(Dataset records)
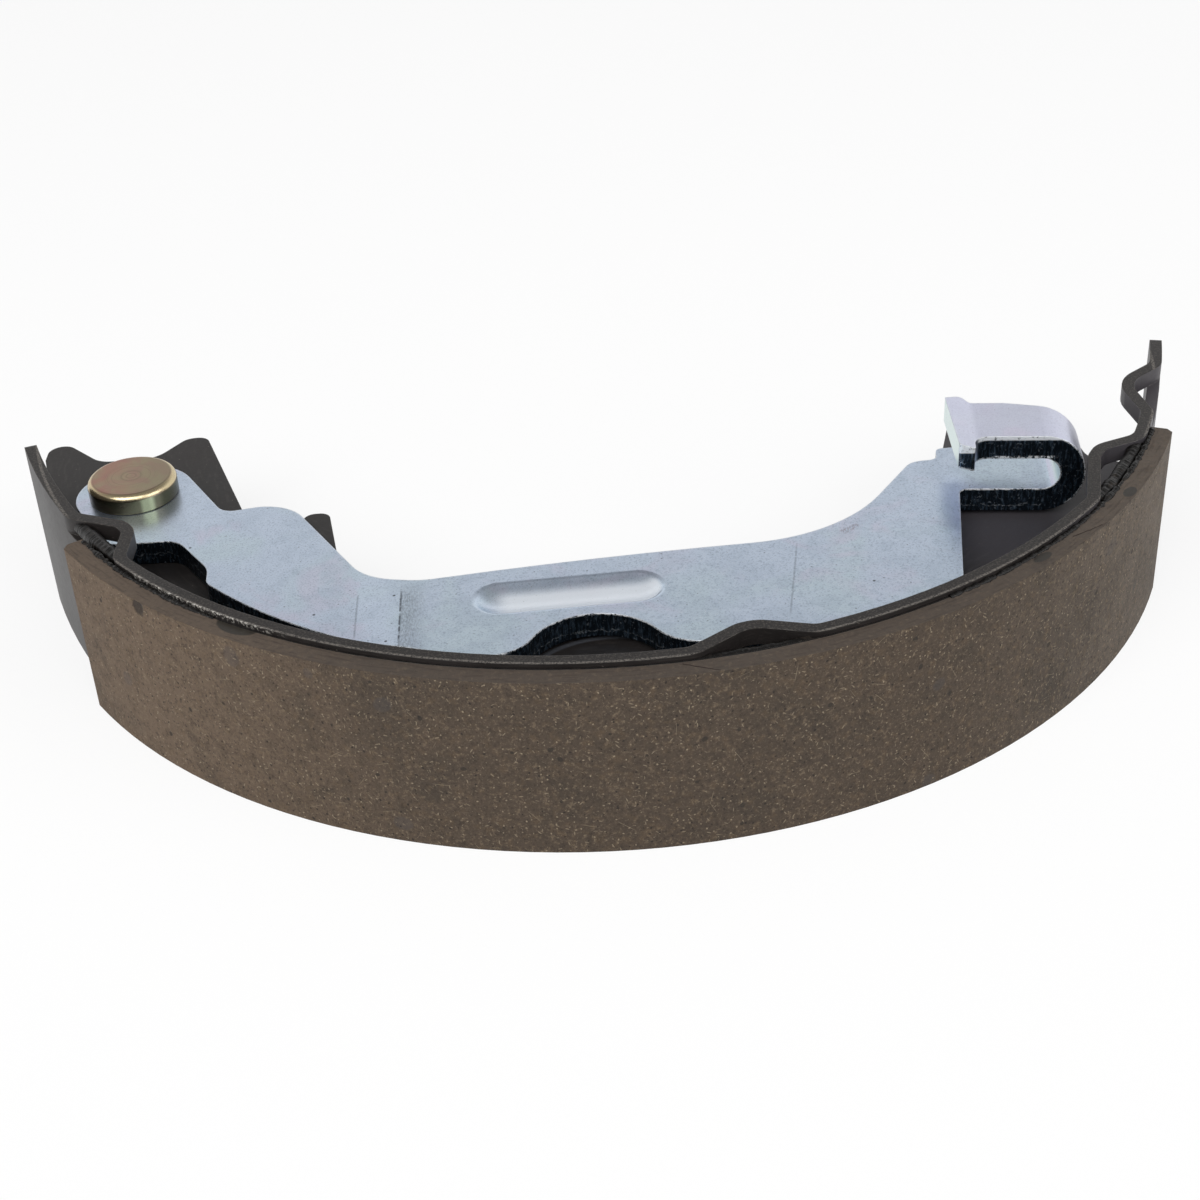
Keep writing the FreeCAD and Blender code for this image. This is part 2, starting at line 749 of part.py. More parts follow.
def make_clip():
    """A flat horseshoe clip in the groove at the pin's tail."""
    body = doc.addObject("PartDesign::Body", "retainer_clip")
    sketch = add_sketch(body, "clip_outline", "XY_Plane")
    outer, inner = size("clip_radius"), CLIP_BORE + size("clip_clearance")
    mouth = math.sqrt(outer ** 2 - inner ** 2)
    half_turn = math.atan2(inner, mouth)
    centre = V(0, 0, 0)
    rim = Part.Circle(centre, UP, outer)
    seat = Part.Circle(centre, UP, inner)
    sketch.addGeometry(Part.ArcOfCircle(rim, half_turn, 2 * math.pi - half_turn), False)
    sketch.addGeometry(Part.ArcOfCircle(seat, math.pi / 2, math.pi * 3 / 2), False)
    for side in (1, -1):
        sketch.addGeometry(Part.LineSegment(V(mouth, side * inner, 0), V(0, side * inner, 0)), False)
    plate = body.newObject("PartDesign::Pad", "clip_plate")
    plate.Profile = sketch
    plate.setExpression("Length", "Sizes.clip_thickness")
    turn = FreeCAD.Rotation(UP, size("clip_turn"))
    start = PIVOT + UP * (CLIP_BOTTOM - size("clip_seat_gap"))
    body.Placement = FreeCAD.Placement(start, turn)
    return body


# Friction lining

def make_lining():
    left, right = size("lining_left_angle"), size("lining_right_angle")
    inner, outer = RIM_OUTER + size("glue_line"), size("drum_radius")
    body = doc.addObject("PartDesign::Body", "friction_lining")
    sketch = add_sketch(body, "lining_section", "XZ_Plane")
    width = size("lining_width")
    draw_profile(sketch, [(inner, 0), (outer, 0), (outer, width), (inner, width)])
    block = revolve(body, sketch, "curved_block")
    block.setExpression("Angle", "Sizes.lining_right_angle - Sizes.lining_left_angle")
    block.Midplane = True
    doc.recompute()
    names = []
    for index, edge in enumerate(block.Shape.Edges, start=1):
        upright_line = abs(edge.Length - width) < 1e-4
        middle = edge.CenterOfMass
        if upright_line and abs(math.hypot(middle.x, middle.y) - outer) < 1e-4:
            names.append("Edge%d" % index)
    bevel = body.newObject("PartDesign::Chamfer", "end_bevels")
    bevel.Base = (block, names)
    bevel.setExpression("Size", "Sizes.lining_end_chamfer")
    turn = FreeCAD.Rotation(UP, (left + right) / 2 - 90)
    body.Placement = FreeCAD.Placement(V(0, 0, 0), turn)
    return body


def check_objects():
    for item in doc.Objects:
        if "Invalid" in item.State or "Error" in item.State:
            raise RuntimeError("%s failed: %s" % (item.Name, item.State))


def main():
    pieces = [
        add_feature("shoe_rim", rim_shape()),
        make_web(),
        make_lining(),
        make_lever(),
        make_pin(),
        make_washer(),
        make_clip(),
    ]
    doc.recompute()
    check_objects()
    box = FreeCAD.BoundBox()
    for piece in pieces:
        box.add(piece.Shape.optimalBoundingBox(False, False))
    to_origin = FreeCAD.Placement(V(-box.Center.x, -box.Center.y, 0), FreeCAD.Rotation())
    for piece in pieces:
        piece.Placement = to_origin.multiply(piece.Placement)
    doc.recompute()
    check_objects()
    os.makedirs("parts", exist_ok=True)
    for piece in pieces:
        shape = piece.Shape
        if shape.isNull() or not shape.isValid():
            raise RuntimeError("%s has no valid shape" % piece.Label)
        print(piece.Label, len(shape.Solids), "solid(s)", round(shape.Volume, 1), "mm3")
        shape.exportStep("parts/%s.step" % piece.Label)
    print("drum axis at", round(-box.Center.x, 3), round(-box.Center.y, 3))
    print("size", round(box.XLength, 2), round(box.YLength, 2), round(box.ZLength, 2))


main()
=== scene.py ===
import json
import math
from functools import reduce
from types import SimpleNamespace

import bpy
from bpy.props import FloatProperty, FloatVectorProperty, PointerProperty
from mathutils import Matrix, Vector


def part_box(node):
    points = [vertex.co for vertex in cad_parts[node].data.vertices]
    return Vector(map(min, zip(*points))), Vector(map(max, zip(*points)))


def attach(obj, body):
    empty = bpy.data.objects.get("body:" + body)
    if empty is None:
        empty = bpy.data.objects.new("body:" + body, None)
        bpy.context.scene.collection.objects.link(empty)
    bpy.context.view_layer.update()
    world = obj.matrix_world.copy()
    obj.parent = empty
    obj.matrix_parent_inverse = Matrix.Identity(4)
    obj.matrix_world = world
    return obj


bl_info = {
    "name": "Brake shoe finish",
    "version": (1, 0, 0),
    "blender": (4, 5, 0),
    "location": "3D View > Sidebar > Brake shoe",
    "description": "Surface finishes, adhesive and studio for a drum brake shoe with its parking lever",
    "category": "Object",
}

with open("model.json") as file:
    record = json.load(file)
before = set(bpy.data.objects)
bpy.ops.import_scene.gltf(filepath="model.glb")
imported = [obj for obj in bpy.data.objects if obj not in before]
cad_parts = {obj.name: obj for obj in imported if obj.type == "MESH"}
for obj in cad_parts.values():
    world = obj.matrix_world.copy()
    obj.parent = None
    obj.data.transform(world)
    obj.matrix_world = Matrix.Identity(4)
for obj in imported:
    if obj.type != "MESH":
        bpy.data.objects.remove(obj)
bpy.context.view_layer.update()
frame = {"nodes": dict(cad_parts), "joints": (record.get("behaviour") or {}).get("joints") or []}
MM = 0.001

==

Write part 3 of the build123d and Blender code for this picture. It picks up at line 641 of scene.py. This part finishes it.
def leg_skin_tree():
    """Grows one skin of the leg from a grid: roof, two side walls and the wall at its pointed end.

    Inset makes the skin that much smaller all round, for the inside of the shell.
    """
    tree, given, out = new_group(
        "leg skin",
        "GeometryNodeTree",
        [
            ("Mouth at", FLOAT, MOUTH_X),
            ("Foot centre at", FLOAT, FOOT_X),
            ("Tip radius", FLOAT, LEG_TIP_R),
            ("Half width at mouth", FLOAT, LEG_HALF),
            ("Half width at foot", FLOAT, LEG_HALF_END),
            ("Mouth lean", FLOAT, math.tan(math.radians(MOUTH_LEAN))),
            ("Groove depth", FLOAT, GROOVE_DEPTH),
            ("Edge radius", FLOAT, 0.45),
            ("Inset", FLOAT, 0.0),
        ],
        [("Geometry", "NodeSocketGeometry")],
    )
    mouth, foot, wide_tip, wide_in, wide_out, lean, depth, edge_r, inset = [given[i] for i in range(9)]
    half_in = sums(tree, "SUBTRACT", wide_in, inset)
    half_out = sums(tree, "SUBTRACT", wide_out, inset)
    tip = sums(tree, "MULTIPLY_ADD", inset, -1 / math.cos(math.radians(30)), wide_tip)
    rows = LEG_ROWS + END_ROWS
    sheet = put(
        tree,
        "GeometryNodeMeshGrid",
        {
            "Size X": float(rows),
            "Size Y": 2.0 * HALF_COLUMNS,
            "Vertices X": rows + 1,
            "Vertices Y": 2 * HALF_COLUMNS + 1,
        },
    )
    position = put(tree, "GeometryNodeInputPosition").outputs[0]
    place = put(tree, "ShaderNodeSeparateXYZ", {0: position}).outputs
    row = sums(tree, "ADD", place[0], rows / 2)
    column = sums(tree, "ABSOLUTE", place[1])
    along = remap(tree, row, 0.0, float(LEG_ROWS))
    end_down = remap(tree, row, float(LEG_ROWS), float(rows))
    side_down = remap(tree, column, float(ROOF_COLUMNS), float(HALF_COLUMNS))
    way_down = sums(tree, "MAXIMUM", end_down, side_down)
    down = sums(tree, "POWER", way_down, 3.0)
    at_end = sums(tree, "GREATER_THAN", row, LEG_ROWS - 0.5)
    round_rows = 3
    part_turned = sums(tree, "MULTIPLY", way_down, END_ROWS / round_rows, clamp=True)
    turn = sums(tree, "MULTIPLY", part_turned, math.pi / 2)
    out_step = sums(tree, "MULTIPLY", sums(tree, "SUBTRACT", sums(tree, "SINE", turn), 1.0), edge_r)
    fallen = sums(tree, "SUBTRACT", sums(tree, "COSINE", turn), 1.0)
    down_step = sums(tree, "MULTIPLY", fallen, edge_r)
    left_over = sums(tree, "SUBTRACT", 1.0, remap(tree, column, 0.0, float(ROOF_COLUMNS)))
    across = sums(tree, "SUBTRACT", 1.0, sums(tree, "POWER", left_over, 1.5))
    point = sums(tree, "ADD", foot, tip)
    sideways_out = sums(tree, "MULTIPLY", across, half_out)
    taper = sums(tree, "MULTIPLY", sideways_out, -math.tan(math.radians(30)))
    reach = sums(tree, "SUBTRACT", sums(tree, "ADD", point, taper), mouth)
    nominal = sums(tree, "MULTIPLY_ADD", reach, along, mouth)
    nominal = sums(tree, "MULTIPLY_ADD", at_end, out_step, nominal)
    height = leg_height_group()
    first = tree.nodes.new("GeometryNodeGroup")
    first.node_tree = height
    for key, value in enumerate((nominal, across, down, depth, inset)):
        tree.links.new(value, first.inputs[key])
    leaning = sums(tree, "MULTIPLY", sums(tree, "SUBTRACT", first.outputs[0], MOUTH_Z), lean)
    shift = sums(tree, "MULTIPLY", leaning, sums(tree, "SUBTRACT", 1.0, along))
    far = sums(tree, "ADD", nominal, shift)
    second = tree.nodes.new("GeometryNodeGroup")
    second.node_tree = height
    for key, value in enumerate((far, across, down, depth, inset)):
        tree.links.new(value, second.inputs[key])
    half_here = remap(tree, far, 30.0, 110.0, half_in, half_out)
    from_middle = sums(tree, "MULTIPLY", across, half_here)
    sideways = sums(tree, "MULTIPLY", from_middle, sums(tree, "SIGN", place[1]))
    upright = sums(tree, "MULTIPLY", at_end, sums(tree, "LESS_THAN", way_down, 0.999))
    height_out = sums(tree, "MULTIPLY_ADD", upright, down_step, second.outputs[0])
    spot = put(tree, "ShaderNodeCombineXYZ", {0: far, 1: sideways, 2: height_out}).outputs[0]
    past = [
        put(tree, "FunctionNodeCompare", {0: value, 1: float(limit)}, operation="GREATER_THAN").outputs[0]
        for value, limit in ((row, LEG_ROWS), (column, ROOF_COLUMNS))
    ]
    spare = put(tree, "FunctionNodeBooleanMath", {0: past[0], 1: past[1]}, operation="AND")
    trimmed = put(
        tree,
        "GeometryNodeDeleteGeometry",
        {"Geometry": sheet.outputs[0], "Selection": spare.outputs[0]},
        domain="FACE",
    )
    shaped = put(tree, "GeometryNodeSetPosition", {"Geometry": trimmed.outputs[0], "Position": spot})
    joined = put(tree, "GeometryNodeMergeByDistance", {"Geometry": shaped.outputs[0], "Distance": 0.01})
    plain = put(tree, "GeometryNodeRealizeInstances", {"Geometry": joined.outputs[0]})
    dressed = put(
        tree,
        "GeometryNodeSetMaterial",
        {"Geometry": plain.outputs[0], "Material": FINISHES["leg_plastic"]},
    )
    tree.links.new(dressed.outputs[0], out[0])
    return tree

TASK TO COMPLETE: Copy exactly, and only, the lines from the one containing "box = FreeCAD.BoundBox()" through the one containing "record = json.load(file)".

TASK SOLUTION:
    box = FreeCAD.BoundBox()
    for piece in pieces:
        box.add(piece.Shape.optimalBoundingBox(False, False))
    to_origin = FreeCAD.Placement(V(-box.Center.x, -box.Center.y, 0), FreeCAD.Rotation())
    for piece in pieces:
        piece.Placement = to_origin.multiply(piece.Placement)
    doc.recompute()
    check_objects()
    os.makedirs("parts", exist_ok=True)
    for piece in pieces:
        shape = piece.Shape
        if shape.isNull() or not shape.isValid():
            raise RuntimeError("%s has no valid shape" % piece.Label)
        print(piece.Label, len(shape.Solids), "solid(s)", round(shape.Volume, 1), "mm3")
        shape.exportStep("parts/%s.step" % piece.Label)
    print("drum axis at", round(-box.Center.x, 3), round(-box.Center.y, 3))
    print("size", round(box.XLength, 2), round(box.YLength, 2), round(box.ZLength, 2))


main()
=== scene.py ===
import json
import math
from functools import reduce
from types import SimpleNamespace

import bpy
from bpy.props import FloatProperty, FloatVectorProperty, PointerProperty
from mathutils import Matrix, Vector


def part_box(node):
    points = [vertex.co for vertex in cad_parts[node].data.vertices]
    return Vector(map(min, zip(*points))), Vector(map(max, zip(*points)))


def attach(obj, body):
    empty = bpy.data.objects.get("body:" + body)
    if empty is None:
        empty = bpy.data.objects.new("body:" + body, None)
        bpy.context.scene.collection.objects.link(empty)
    bpy.context.view_layer.update()
    world = obj.matrix_world.copy()
    obj.parent = empty
    obj.matrix_parent_inverse = Matrix.Identity(4)
    obj.matrix_world = world
    return obj


bl_info = {
    "name": "Brake shoe finish",
    "version": (1, 0, 0),
    "blender": (4, 5, 0),
    "location": "3D View > Sidebar > Brake shoe",
    "description": "Surface finishes, adhesive and studio for a drum brake shoe with its parking lever",
    "category": "Object",
}

with open("model.json") as file:
    record = json.load(file)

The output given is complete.